JKQtPlotter/doc/dox/jkqtmathtext_renderingmodel.dox

/*!

  \defgroup jkqtmathtext_renderingmodel JKQTMathText Rendering Model
  \ingroup jkqtmathtext_general

  JKQTMathText parses an (LaTeX) input string of mathematicalkmarkup and in a first step generates a memory representation of the it (cf. \ref jkqtmathtext_items ).
  Then this memory representation is used to draw the represented math using the renndering API of <a href="https://doc.qt.io/qt-6/qpainter.html">QPainter</a>.
  
  As an example, we look at the following LaTeX markup, representing the solution to a quadratic equation:
  
  \code{.tex}
    $x_{1/2} = \frac{-b\pm\sqrt{b^2-4ac}}{2a}$
  \endcode
  
  LaTeX itself would render this as follows:
  
  \image html jkqtmathtext/jkqtmathtext_doc_quadraticeq_latex.png
  
  JKQTMathText produces this output:

  \image html jkqtmathtext/jkqtmathtext_doc_quadraticeq.png

  The memory representation of the expression above looks like this:
  
  \image html jkqtmathtext/jkqtmathtext_doc_quadraticeq_tree.png

  \note  The memory representation is independent of the actual math markup language (e.g. LaTeX) which was initially parsed. 
  But of course it is modelled, so the features of the supported markup languages are supported by the memory model.

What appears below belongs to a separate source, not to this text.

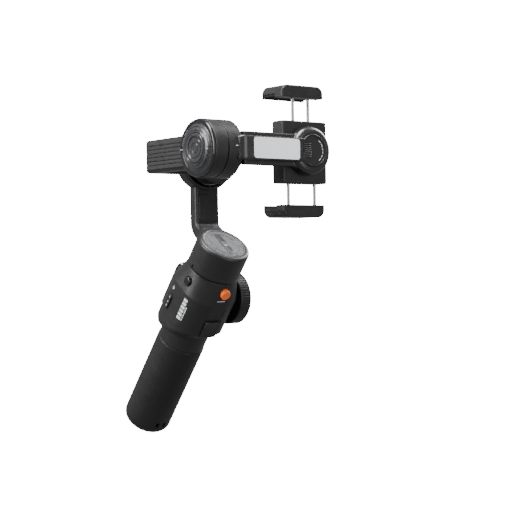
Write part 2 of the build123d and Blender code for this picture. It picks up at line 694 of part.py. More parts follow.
def make_roll_stage():
    make_roll_arm()
    head("roll_shaft", rod("y", SHAFT_R, PLATE_BACK + 3.6, ROLL_HUB_BACK))
    head("roll_magnets", ring("y", 20.4, ROLL_STATOR_R + AIR_GAP, PLATE_BACK + 4.0, ROLL_HUB_BACK))
    head("tilt_stator", toothed_stator("x", STATOR_R, TILT_BOSS_IN + 2, TILT_OUT - 4.6))
    bearings = [bearing("x", start) for start in (TILT_BOSS_IN, TILT_OUT - 6.4)]
    head("tilt_bearings", Compound(children=bearings))

    window_r = CAP_RING_R - CAP_RING_WALL
    rim = ring("x", CAP_RING_R, window_r, TILT_OUT, CAP_RING_OUT)
    outer_rim = rim.edges().group_by(Axis.X)[-1].sort_by(SortBy.LENGTH)[-1]
    rim = soften(rim, [outer_rim], 0.8)
    head("tilt_cap_ring", rim)
    low, high = CAP_RING_OUT - CAP_SINK, CAP_DISC_OUT - 0.4
    window = rod("x", window_r, TILT_OUT, low)
    slope = Cone(window_r - 0.8, CAP_DISC_R + 0.8, high - low)
    window += Pos((low + high) / 2, 0, 0) * Rot(0, 90, 0) * slope
    window -= rod("x", CAP_DISC_R, low, CAP_DISC_OUT + PAST)
    head("tilt_cap_window", window)
    disc = rod("x", CAP_DISC_R, low, CAP_DISC_OUT)
    head("tilt_cap_disc", round_end(disc, Axis.X, 0.6))


# --- tilt stage and light arm -------------------------------------------------

def make_tilt_stage():
    end = TILT_SEAM - TILT_GAP
    inside = TILT_IN + TILT_CHAMFER
    rotor = rod("x", TILT_R, TILT_IN, end)
    rotor = chamfer(rotor.edges().group_by(Axis.X)[0].filter_by(GeomType.CIRCLE), TILT_CHAMFER)
    rotor -= rod("x", TILT_R - TILT_WALL, inside, end + PAST)
    head("tilt_rotor", rotor)
    head("tilt_shaft", rod("x", SHAFT_R, inside, TILT_OUT - 4.0))
    head("tilt_magnets", ring("x", TILT_R - TILT_WALL, STATOR_R + AIR_GAP, inside + 3.4, end - 0.3))


def arm_plate():
    """The light arm's plate: a straight bar that flares into the swivel ring."""
    bar = Pos((CLAMP_X + TILT_IN) / 2, 0) * Rectangle(TILT_IN - CLAMP_X, 2 * ARM_HALF)
    outline = bar + Pos(CLAMP_X, 0) * Circle(SWIVEL_RING_R)
    meeting = [corner for corner in outline.vertices() if corner.X < TILT_IN - PAST]
    outline = fillet(meeting, ARM_FLARE)
    plate = extrude(Plane.XZ.offset(-ARM_BACK) * outline, ARM_BACK - ARM_MID)
    faces = (ARM_BACK, ARM_MID)
    rims = plate.edges().filter_by(lambda edge: min(abs(edge.center().Y - y) for y in faces) < 0.01)
    return soften(plate, rims.filter_by(lambda edge: edge.center().X < TILT_IN - 0.1), ARM_EDGE)


def make_light_arm():
    at = (CLAMP_X, 0)
    swivel = rod("y", SWIVEL_RING_R, ARM_BACK, SWIVEL_RING_FRONT, at)
    swivel = round_end(round_end(swivel, Axis.Y, SWIVEL_RING_EDGE), Axis.Y, ARM_EDGE, 0)
    depth = (SWIVEL_CAP_BACK - SWIVEL_CAP_GAP, COVER_FRONT + PAST)
    recess = rod("y", SWIVEL_CAP_R + SWIVEL_CAP_GAP, *depth, at)
    arm = arm_plate() + swivel - recess - rod("y", SWIVEL_PIN_R + FIT, 0, COVER_FRONT, at)
    floor = ARM_MID - LIGHT_POCKET
    height = (-LIGHT_POCKET_HALF, LIGHT_POCKET_HALF)
    arm -= block((DIFFUSER_IN + 3, DIFFUSER_OUT - 1), (floor, ARM_MID + PAST), height)
    head("light_arm", arm)
    height = (-LIGHT_BOARD_HALF, LIGHT_BOARD_HALF)
    head("light_board", block((DIFFUSER_IN + 4, DIFFUSER_OUT - 2), (floor, floor + LIGHT_BOARD), height))

    cover = block((COVER_IN, COVER_OUT), (ARM_MID, COVER_FRONT), (-COVER_HALF, COVER_HALF))
    ends = cover.edges().filter_by(Axis.Z).group_by(Axis.X)[-1].sort_by(Axis.Y)[-1:]
    cover = soften(cover, ends, COVER_NOSE)
    cover = soften(cover, [edge for edge in cover.edges() if edge.center().Y > ARM_MID + 1], COVER_EDGE)
    cover -= rod("x", TILT_R + FIT, TILT_IN - 0.2, COVER_OUT + PAST)
    cover = cover - swivel - recess
    height = (-DIFFUSER_HALF, DIFFUSER_HALF)
    window = block((DIFFUSER_IN, DIFFUSER_OUT), (ARM_MID, COVER_FRONT + PAST), height)
    window = soften(window, window.edges().filter_by(Axis.Y), DIFFUSER_CORNER)
    head("light_cover", cover - window)
    front = COVER_FRONT + 0.2
    lens = window & block((DIFFUSER_IN, DIFFUSER_OUT), (front - DIFFUSER_THICK, front), height)
    head("light_diffuser", lens - recess - swivel)


# --- clamp --------------------------------------------------------------------

def make_clamp():
    left, right = CLAMP_X - CLAMP_HALF, CLAMP_X + CLAMP_HALF
    at = (CLAMP_X, 0)
    body = block((left, right), (BACK_PAD, CLAMP_FRONT), (CLAMP_LOW, CLAMP_HIGH))
    body = soften(body, body.edges().filter_by(Axis.Y), CLAMP_CORNER)
    body = round_end(body, Axis.Y, 1.0)
    for side in (-1, 1):
        for x in (CLAMP_X + side * UPPER_ROD_X, CLAMP_X + side * LOWER_ROD_X):
            body -= rod("z", ROD_R + FIT, CLAMP_LOW - PAST, CLAMP_HIGH + PAST, (x, ROD_Y))
    body -= rod("y", SWIVEL_PIN_R, SWIVEL_PIN_BACK, CLAMP_FRONT + PAST, at)
    drum = SPRING_DRUM
    pocket = block((CLAMP_X - SPRING_R - 0.4, CLAMP_X + SPRING_R + 0.4), (drum[0] - 0.6, drum[1] + 0.6),
                   (SPRING_Z - SPRING_POCKET_HALF, SPRING_Z + SPRING_POCKET_HALF))
    body -= pocket + mirror(pocket, Plane.XY)
    drums = []
    for z in (-SPRING_Z, SPRING_Z):
        body += rod("y", SPRING_POST_R, drum[0] - 1.2, drum[1] + 1.2, (CLAMP_X, z))
        drums.append(ring("y", SPRING_R, SPRING_POST_R, *drum, (CLAMP_X, z)))
    head("clamp_block", body)
    head("jaw_springs", Compound(children=drums))

    across = (left + BACK_PAD_MARGIN, right - BACK_PAD_MARGIN)
    pad = block(across, (0, BACK_PAD), (-BACK_PAD_HALF, BACK_PAD_HALF))
    head("clamp_back_pad", soften(pad, pad.edges().filter_by(Axis.Y), CLAMP_CORNER))
    head("swivel_pin", rod("y", SWIVEL_PIN_R, SWIVEL_PIN_BACK, SWIVEL_CAP_BACK, at))
    cap = rod("y", SWIVEL_CAP_R, SWIVEL_CAP_BACK, SWIVEL_CAP_FRONT, at)
    head("swivel_cap", round_end(cap, Axis.Y, 0.6))


def make_jaw(name, side, rod_x):
    """A jaw: a channel that holds the phone's edge, two rods and a grip pad."""
    across = (JAW_IN_X - PAST, JAW_OUT_X + PAST)
    low = JAW_INNER - LIP_DROP
    roof = JAW_INNER + JAW_PAD
    slot = (JAW_BACK + JAW_LIP, JAW_BACK + JAW_LIP + PHONE_SLOT)
    jaw = block((JAW_IN_X, JAW_OUT_X), (JAW_BACK, CLAMP_FRONT), (low, JAW_OUTER))
    jaw = soften(jaw, jaw.edges().filter_by(Axis.Y).group_by(Axis.Z)[-1], JAW_CORNER)
    for end, radius in ((-1, JAW_EDGE), (0, JAW_BACK_EDGE)):
        rims = [edge for edge in jaw.edges().group_by(Axis.Y)[end] if edge.center().Z > low + 0.1]
        jaw = soften(jaw, rims, radius)
    jaw -= block(across, slot, (low - PAST, roof))
    jaw -= block(across, (0, JAW_PAD_FRONT + 0.1), (low - PAST, roof))
    rods = []
    for x in (CLAMP_X - rod_x, CLAMP_X + rod_x):
        jaw -= rod("z", ROD_R, low - PAST, JAW_INNER + ROD_SOCKET, (x, ROD_Y))
        rods.append(rod("z", ROD_R, -ROD_REACH, JAW_INNER + ROD_SOCKET, (x, ROD_Y)))
    pad = block((JAW_IN_X + 0.6, JAW_OUT_X - 0.6), (slot[0] + 0.1, JAW_PAD_FRONT), (JAW_INNER, roof))
    pieces = {"_jaw": jaw, "_rods": Compound(children=rods), "_jaw_pad": pad}
    for ending, piece in pieces.items():
        head(name + ending, piece if side > 0 else mirror(piece, Plane.XY))


def build():
    make_grip()
    make_battery()
    make_control_body()
    make_panel()
    make_board()
    make_pan_base()
    make_wheel()
    make_trigger()
    make_buttons()
    make_joystick()
    make_pan_stage()
    make_roll_stage()
    make_tilt_stage()
    make_light_arm()
    make_clamp()
    make_jaw("upper", 1, UPPER_ROD_X)
    make_jaw("lower", -1, LOWER_ROD_X)


build()
os.makedirs("parts", exist_ok=True)
for name, shape in NODES.items():
    export_step(shape, os.path.join("parts", name + ".step"))
print(len(NODES), "nodes")
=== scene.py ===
import json
import math

import bmesh
import bpy
from mathutils import Matrix, Vector
from mathutils.bvhtree import BVHTree


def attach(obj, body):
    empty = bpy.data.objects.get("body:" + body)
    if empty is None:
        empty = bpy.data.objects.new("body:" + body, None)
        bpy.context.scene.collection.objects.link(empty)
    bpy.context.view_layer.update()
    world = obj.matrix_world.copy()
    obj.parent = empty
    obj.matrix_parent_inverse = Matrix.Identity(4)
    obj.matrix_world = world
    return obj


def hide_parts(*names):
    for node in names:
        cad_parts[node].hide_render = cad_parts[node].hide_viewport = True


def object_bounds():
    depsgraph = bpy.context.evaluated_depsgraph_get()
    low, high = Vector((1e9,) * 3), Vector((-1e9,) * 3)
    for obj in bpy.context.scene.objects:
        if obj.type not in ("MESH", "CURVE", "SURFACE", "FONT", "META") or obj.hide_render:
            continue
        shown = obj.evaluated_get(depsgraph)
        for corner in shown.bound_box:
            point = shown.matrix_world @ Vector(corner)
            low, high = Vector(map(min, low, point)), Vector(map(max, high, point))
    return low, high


MM = 0.001
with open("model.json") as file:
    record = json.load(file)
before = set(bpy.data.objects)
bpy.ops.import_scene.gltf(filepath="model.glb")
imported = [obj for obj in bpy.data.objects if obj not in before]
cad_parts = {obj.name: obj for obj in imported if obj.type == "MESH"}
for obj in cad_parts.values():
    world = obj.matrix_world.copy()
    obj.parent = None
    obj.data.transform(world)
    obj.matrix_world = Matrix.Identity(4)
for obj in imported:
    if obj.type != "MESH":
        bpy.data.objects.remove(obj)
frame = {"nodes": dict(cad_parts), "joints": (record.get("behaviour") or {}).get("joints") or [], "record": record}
CAD_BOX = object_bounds()
NODES = frame["nodes"]
JOINTS = {joint["name"]: joint for joint in frame["joints"]}

# Plastics: base colours, and rounding and seam sizes in metres
GRIP_BLACK = (0.0095, 0.0092, 0.0098)
BODY_BLACK = (0.013, 0.013, 0.0135)
ARM_BLACK = (0.014, 0.014, 0.0145)
SATIN_BLACK = (0.011, 0.011, 0.0115)
EDGE_ROUND = 0.0006
SATIN_EDGE_ROUND = 0.0012
SEAM_DEPTH = 0.00012

# The grip's seam: its direction in degrees, and where its groove ends and the skin is level, in radians
SEAM_ANGLE = 62.0
SEAM_GROOVE = 0.004
SEAM_LEVEL = 0.014

# Angles in degrees above which an edge stays sharp
PRINT_SHARP = 35.0
CAP_SHARP = 30
THREAD_SHARP = 50

# The tripod thread, in millimetres
THREAD_CREST_R = 2.62
THREAD_ROOT_R = 3.15
THREAD_PITCH = 1.27
THREAD_SEGMENTS = 48
ROWS_PER_TURN = 8

# Printed bars, in millimetres: how far they stand out and sink in, their mesh step, where the rays start
PRINT_LIFT = 0.06
PRINT_SINK = 0.15
PRINT_STEP = 0.6
RAY_START = 12
RAY_REACH_M = 0.03

# Where the prints sit in the row frame, in millimetres; the angles go from +Y toward +X
MARK_ANGLE = 63.0
MARK_Z = 123.5
MARK_RADIUS = 21
BUTTON_MARK = (0.2, 20, 139.2)
SPECK_MARK = (20, -6.8, 130)
PILL_TURN = math.radians(105.0)

# Ticks round the joystick, in millimetres and degrees
TICK_INNER = 9.4
TICK_OUTER = 10.0
TICK_HALF_ANGLE = 7

# The motor screws, in millimetres in the head frame: the Y of their plane, and the X and Z of each
SCREW_FACE = -68.5
SCREW_CENTRES = ((-1.0, -22.1), (-5.7, -21.6))
SCREW_SEGMENTS = 24

# The swivel cap, in millimetres: its finger ribs and its ring of dashes
RIB_ROWS = 7
RIB_PITCH = 1.47
RIB_HALF = 0.38
RIB_START = -9.1
RIB_END = -2.0
SWIVEL_DASH_INNER = 8.2
SWIVEL_DASH_OUTER = 8.8

# The pan cap, in millimetres and degrees: its dark band, the tab in the band, and its dashes
BAND_HALF = 3.0
BAND_REACH = 10.8
TAB_HALF = 1.7
TAB_REACH = 2.6
PAN_DASH_INNER = 12.9
PAN_DASH_OUTER = 13.8
PAN_DASH_ANGLE = 7
PAN_DASH_PITCH = 11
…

  You can see that each node corresponds to a box, if these are overlayed over the rendering:
  
  \image html jkqtmathtext/jkqtmathtext_doc_quadraticeq_boxes.png
  
  
  The box, representing each node, is characterized by its width and height, as well as the ascent (or "baseline-height"):
  
  \image html jkqtmathtext_node_geo.png
  
   

*/